Par la bande, je déteste le nouvel aménagement de la librairie Renaud-Bray Côte-des-Neiges. Ils n'ont pas pensé aux gens minuscules en faisant les nouveaux rayons ! Une personne normale doit se mettre sur la pointe des pieds pour atteindre la tablette du haut, moi, c'est avec les DEUX dernières tablettes que j'ai de la misère... Je veux dire, je dois me livrer à de drôles de contorsions pour aller chercher les Faulkner tout en haut, et un livre sur deux me tombe dessus sans que je ne sois capable de le replacer.

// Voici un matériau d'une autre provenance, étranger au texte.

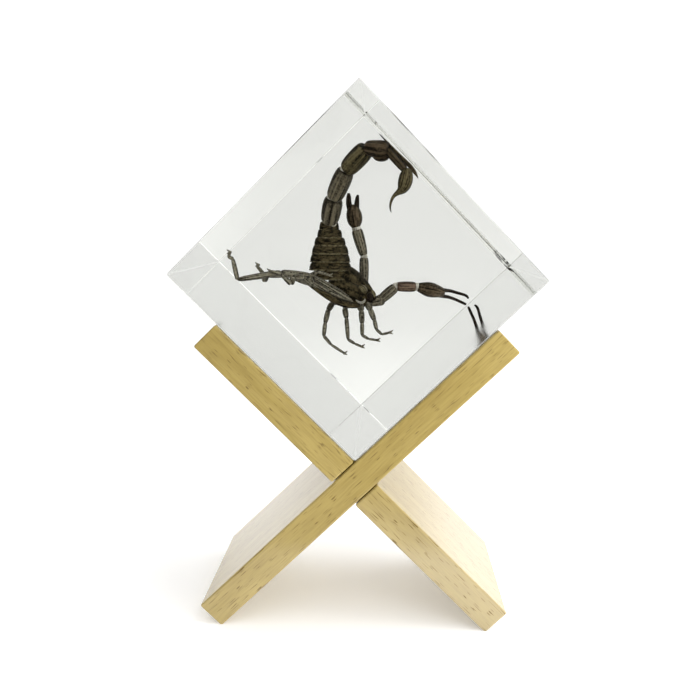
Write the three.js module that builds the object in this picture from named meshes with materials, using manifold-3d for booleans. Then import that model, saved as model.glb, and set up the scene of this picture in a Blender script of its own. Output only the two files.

Je pense que même les librairies devraient se familiariser avec le concept de user friendly. Je me demande ce qui me déplaît le plus entre cette librairie pour géants et l'élitisme affecté que dégage Olivieri (qui ont pourtant un inventaire littéraire plus que déplorable, même si leurs sections philo et socio sont bien garnies). Mine de rien, ça me fait plaisir de détester les endroits où je vais magasiner. Ça me donne des sujets de conversations.
Bilan de la journée: Sanctuaire de Faulkner, le Magasine Littéraire de janvier, sur Simone de Beauvoir, Le coeur à rire et à pleurer de Maryse Condé, Promenades Anglaises de Christine Jordis et 42ième Parallèle, le premier tome de U.S.A. de John Dos Passos. Une américanite aiguë qui se conforte dans la fréquentation assidue de L'Amérique au jour le jour, le journal de Simone de Beauvoir en voyage aux États-Unis. Je compte le finir aujourd'hui et en livrer mes impressions plus tard.
Et pour les curieux, je remplirai la panse de mon bel homme blanc avec des crevettes géantes grillées à la pancetta, des fettucine alfredo et un mesclun arrosé d'une dijonnaise aux herbes fraîches. Faire le marché, c'est bien.